There is a wider question which is asked too seldom. Where has the Scottish civil service, and in particular the Permanent Secretary, been in all of this? Or have they all been enlisted as cheer-leaders?
Is it conceivable that no warnings of jeopardy were given by accounting officers as Ministers ploughed on with a policy which was so clearly heading for the rocks? Anyone in Scotland who was paying attention could see it. Was there nobody in St Andrew’s House?
One specific matter should not be washed away in the tide of recrimination. That is the curious case of the Tennent’s letter which was sent privately by a major Scottish manufacturer to the First Minister of Scotland. The facts of what happened next are not in dispute.
Parts of the letter, confirming Tennent’s concern about a scheme which did not include glass for competitive reasons, were leaked to a friendly newspaper.

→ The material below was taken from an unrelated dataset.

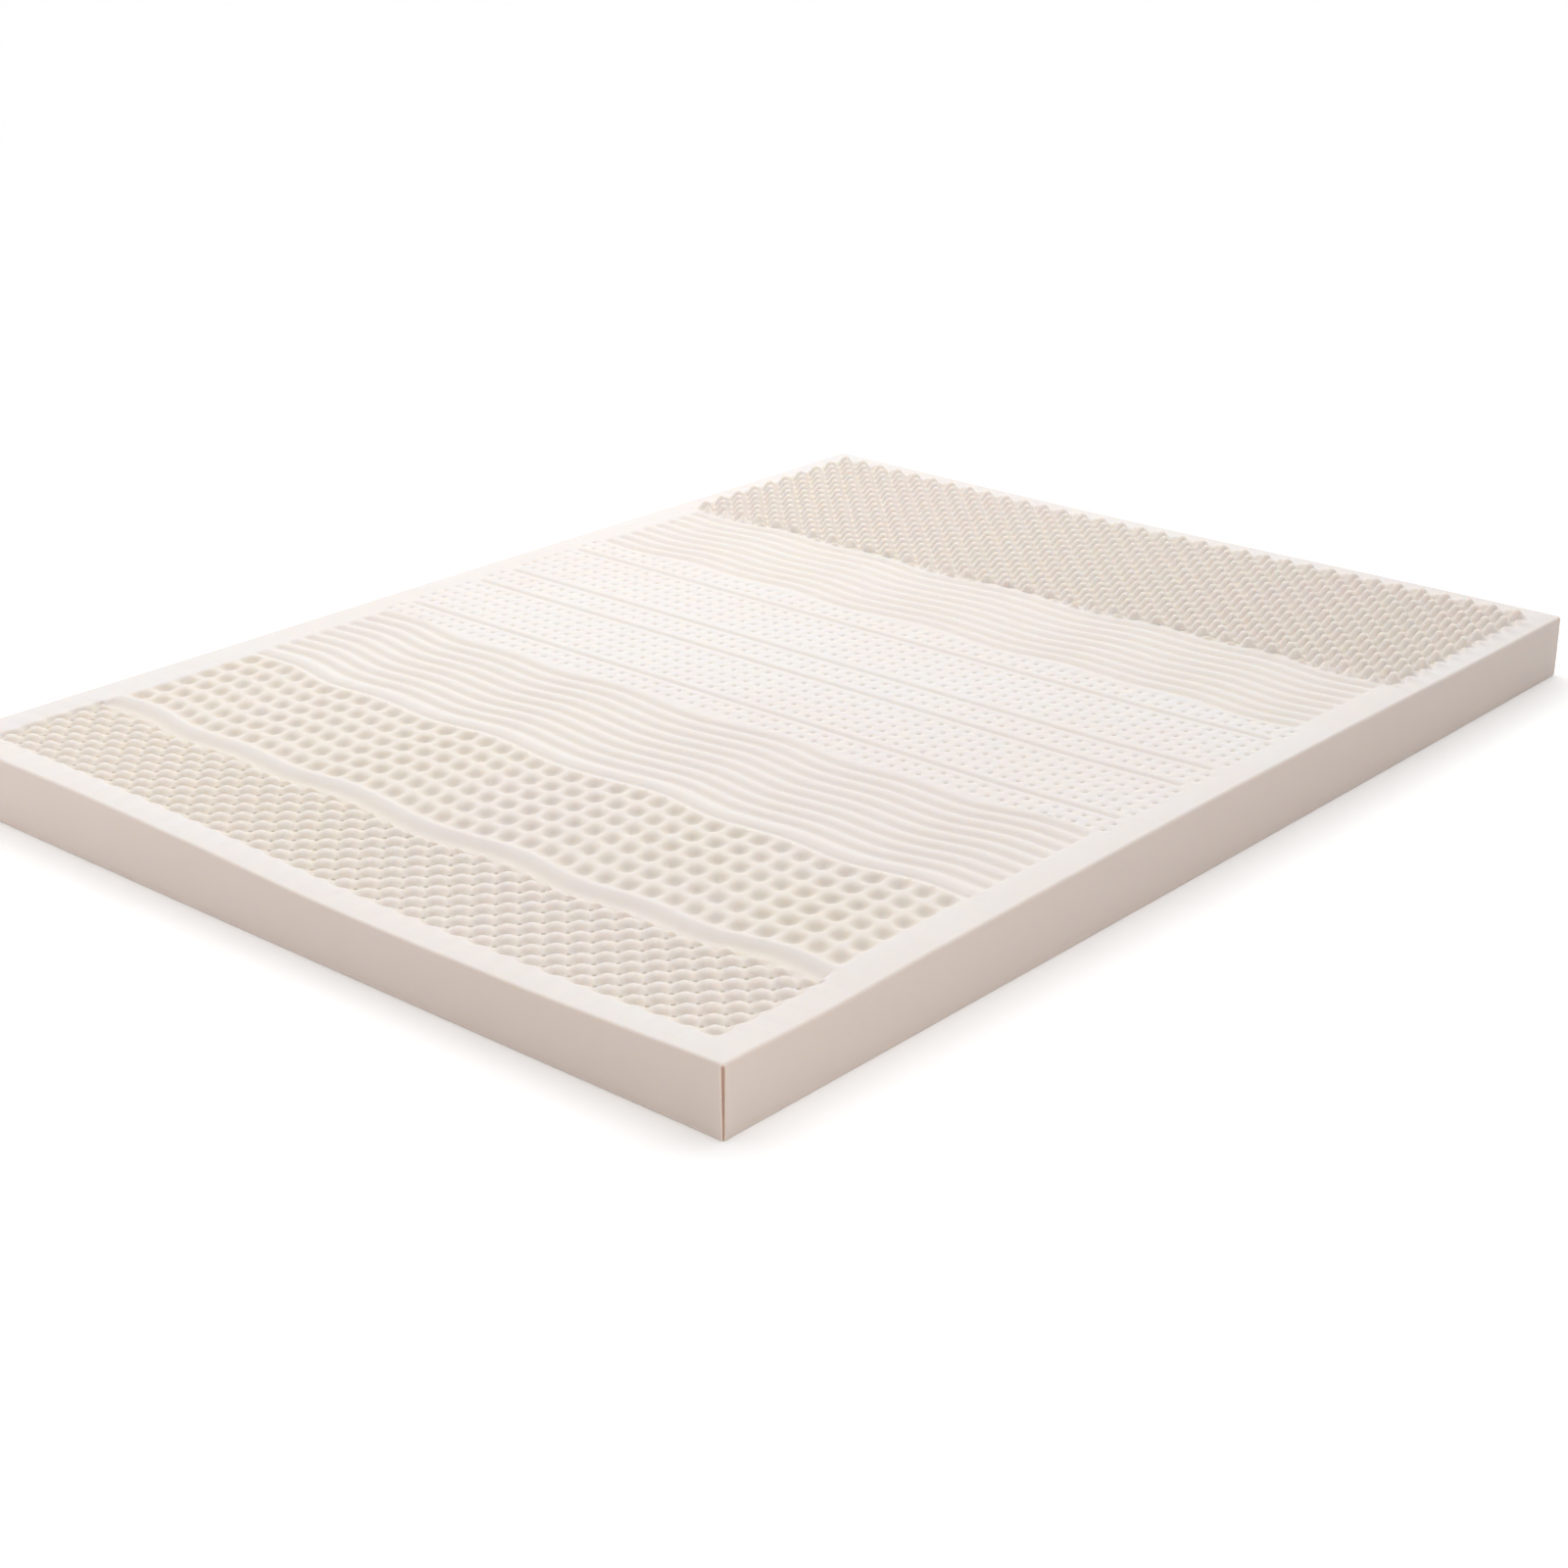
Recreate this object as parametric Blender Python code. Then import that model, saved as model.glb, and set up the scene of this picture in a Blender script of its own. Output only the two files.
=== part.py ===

The intention was to demonstrate support for the Scottish Government so it does not take Taggart to work out where the leak came from.
However, it was so outrageously misrepresentative of Tennent’s position that the company took the trouble to write to the Secretary of State
for Scotland to say so. “C&C Group Tennents is actively seeking and supports a UK-wide scheme introduced at the same time across the four nations,” the letter said.
If the Permanent Secretary, John-Paul Marks, has not instructed an investigation into that leak from the First Minister’s office, then why not? Special advisers are “temporary civil servants” bound by the code which bans “disclosure of information without authority” and which is also intent to “deceive or mislead”.
Are we really in a situation where a major Scottish company writes to the First Minister only to find parts of its letter on the front page of a
newspaper as government propaganda which totally misrepresents its position. And that is the end of the matter?
I happened to hear Humza Yousaf at a press event this week saying how vital it is to protect us from “lies and misrepresentation”. If he meant a word of it, he would know where to start. Does Mr Marks?